映画館の音響機材の能力を最大限に使いたい。うまくやれば大爆音は無理でもそれだけで十分にすごい音を出すことができるし、映画も俄然面白くなる。常々そう考えていた。とにかく爆音上映は燃費が悪い。上映のたびに重く大きな機材を運び込み、調整する手間と経費を考えるだけで、簡単にはやれなくなる。そんな大事にしなくてももっと気軽に軽い気持ちでやれないか。たまたま入った映画館の音がすごく気持ちよくて映画も思わぬ面白さ、こんなことならまた来週も来よう。そんな気持ちになるような上映。
そんな呼びかけにみなみ会館が応えてくれた。とにかく新たな機材はなにも入れない。ただ単に、可能な範囲でボリュームを上げ、会場の響きを聴きながら映画の面白さを最大限に引き出す微調整をする。スイッチひとつで通常の設定にも戻せるし、その映画のためにチューニングされた音にすることもできる。今はそれを「boidsound」と呼んでいる。ボリューム大きめの適音上映。たったそれだけのことで映画が変わる。映画館が歌い始める。閉じられた空間が世界に向けて広がり始める。

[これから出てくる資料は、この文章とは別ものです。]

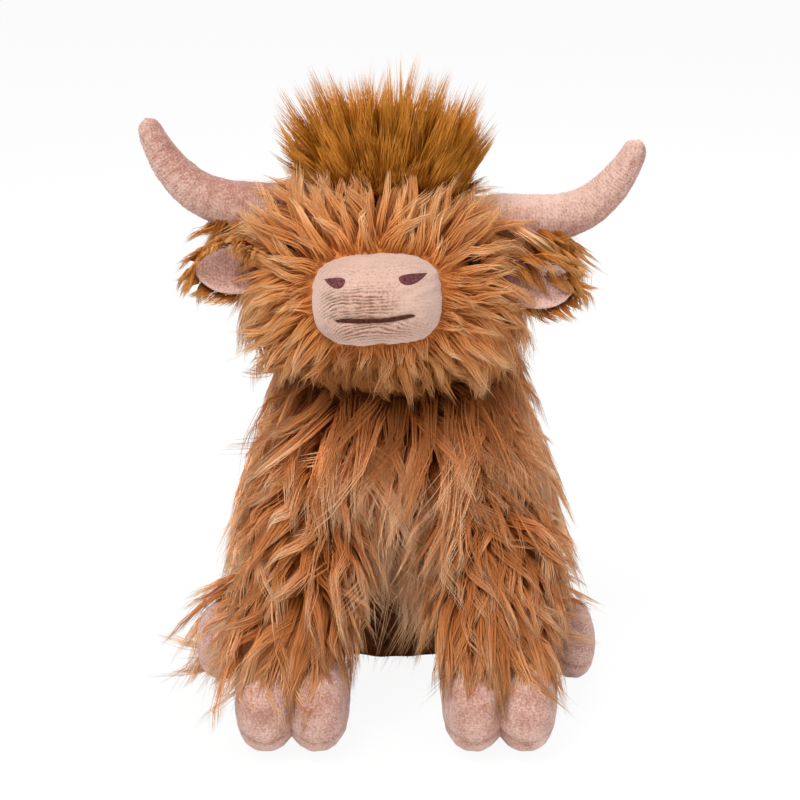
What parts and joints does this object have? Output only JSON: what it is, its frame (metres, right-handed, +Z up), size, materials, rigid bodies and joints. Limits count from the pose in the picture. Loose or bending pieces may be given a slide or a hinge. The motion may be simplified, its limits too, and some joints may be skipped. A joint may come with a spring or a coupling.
{
  "type": "plush highland cow",
  "caption": "Seated shaggy plush highland cow with a stuffed muzzle, soft horns, standing topknot, floppy ears, soft cloven hooves and springy sewn limbs",
  "frame": {"origin": "centre of the flat seat, on the surface the toy sits on", "axes": "+Z up, -Y the way the toy faces, +X its own left"},
  "size_m": [0.2485, 0.2795, 0.3092],
  "materials": {
    "coat": "long-pile ginger plush, matte with a soft sheen at the tips",
    "topknot_pile": "long standing ochre pile",
    "muzzle_nap": "short-nap pinky beige plush",
    "pink_nap": "short-nap pink plush",
    "embroidery": "satin-stitched brown thread",
    "eye_gloss": "glossy near-black",
    "washer_plastic": "plain moulded",
    "fibre_filling": "loose polyester fibre",
    "bag_cloth": "plain woven cotton"
  },
  "bodies": {
    "torso": {"body_skin": "coat", "body_filling": "fibre_filling", "pellet_bag": "bag_cloth"},
    "head": {"head_skin": "coat", "head_filling": "fibre_filling", "muzzle_skin": "muzzle_nap", "muzzle_filling": "fibre_filling", "nostril_left": "embroidery", "nostril_right": "embroidery", "mouth": "embroidery", "eye_left": "eye_gloss", "eye_right": "eye_gloss", "eye_washer_left": "washer_plastic", "eye_washer_right": "washer_plastic", "horn_left_skin": "pink_nap", "horn_left_filling": "fibre_filling", "horn_right_skin": "pink_nap", "horn_right_filling": "fibre_filling", "topknot": "topknot_pile"},
    "ear_left": {"ear_left_back": "coat", "ear_left_lining": "pink_nap"},
    "ear_right": {"ear_right_back": "coat", "ear_right_lining": "pink_nap"},
    "front_leg_left": {"front_leg_left_skin": "coat", "front_leg_left_filling": "fibre_filling", "front_hoof_left": "pink_nap"},
    "front_leg_right": {"front_leg_right_skin": "coat", "front_leg_right_filling": "fibre_filling", "front_hoof_right": "pink_nap"},
    "hind_leg_left": {"hind_leg_left_skin": "coat", "hind_leg_left_filling": "fibre_filling", "hind_hoof_left": "pink_nap"},
    "hind_leg_right": {"hind_leg_right_skin": "coat", "hind_leg_right_filling": "fibre_filling", "hind_hoof_right": "pink_nap"},
    "tail": {"tail_skin": "coat", "tail_tuft": "topknot_pile"}
  },
  "joints": [
    {"name": "neck_turn", "type": "hinge", "parent": "torso", "child": "head", "pos_m": [0, -0.048, 0.195], "axis": [0, 0, 1], "range_deg": [-15, 15], "stiffness_Nm_per_rad": 0.2},
    {"name": "ear_left_flop", "type": "hinge", "parent": "head", "child": "ear_left", "pos_m": [0.05621, -0.0862, 0.21647], "axis": [0, 1, 0], "range_deg": [-5, 30], "stiffness_Nm_per_rad": 0.02},
    {"name": "ear_right_flop", "type": "hinge", "parent": "head", "child": "ear_right", "pos_m": [-0.069, -0.07772, 0.22033], "axis": [0, 1, 0], "range_deg": [-30, 5], "stiffness_Nm_per_rad": 0.02},
    {"name": "front_leg_left_swing", "type": "hinge", "parent": "torso", "child": "front_leg_left", "pos_m": [0.042, -0.07702, 0.128], "axis": [1, 0, 0], "range_deg": [-45, 5], "stiffness_Nm_per_rad": 0.1},
    {"name": "front_leg_right_swing", "type": "hinge", "parent": "torso", "child": "front_leg_right", "pos_m": [-0.042, -0.07702, 0.128], "axis": [1, 0, 0], "range_deg": [-45, 5], "stiffness_Nm_per_rad": 0.1},
    {"name": "hind_leg_left_splay", "type": "hinge", "parent": "torso", "child": "hind_leg_left", "pos_m": [0.055, 0.01, 0.0245], "axis": [0, 0, 1], "range_deg": [-5, 25], "stiffness_Nm_per_rad": 0.1},
    {"name": "hind_leg_right_splay", "type": "hinge", "parent": "torso", "child": "hind_leg_right", "pos_m": [-0.055, 0.01, 0.0245], "axis": [0, 0, 1], "range_deg": [-25, 5], "stiffness_Nm_per_rad": 0.1},
    {"name": "tail_sweep", "type": "hinge", "parent": "torso", "child": "tail", "pos_m": [0, 0.06559, 0.046], "axis": [0, 0, 1], "range_deg": [-25, 25], "stiffness_Nm_per_rad": 0.02}
  ]
}
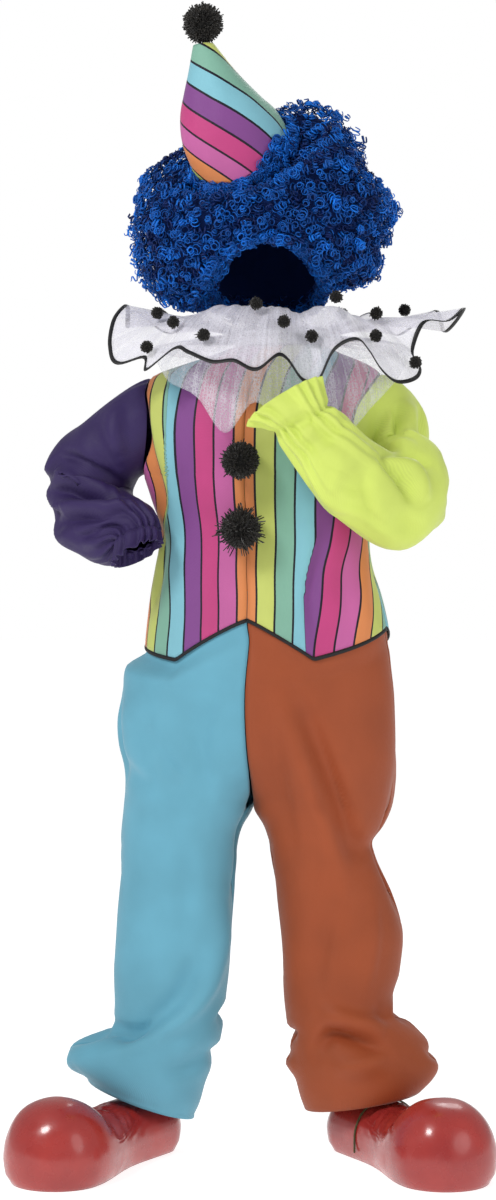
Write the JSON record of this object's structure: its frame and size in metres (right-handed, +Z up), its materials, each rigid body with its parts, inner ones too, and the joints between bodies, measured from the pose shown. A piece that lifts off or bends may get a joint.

みなみ会館スクリーン1の機材は劇場引っ越しの前から使用している古い機材だが、その歴史が作り出す暖かい音がする。うまくバランスが取れたときには身体の隅々までその音が浸透し、心が温まる。すでに上映された「ラスト・ワルツ」や「大和(カリフォルニア)」の割礼とGEZANのライヴシーンの音を聴いた方は、すでにその音の暖かさと世界の広がりと変容を体験されたことと思う。とにかく一度聴いてほしい。新しく立派な機材も面白いが、古い機材のこの感触。
とんでもない大音量が出るわけでもない。クリアで鮮明な音がわれわれを宇宙の果てまで連れて行ってくれるわけではない。だがそれでもわれわれは宇宙の果てに立つことができるのだ。本当に簡単なことだ。単に一歩、小さく踏み出せばいい。その小さな足音が世界を変える。そしてそれはさまざまな世界とつながっていく。そこからはさまざまなものが飛び出してくる。今回のホラー映画特集は、そんな異世界との交流の場ということにもなる。広がり始めた世界の果てで、別世界の異物に触れる。その感触。それはおそらく人生の始まりと呼んでもいい、誕生の喜びに満ちているはずだ。

4月16日から1週間。京都みなみ会館の新しい音の祭を是非体験してみてください。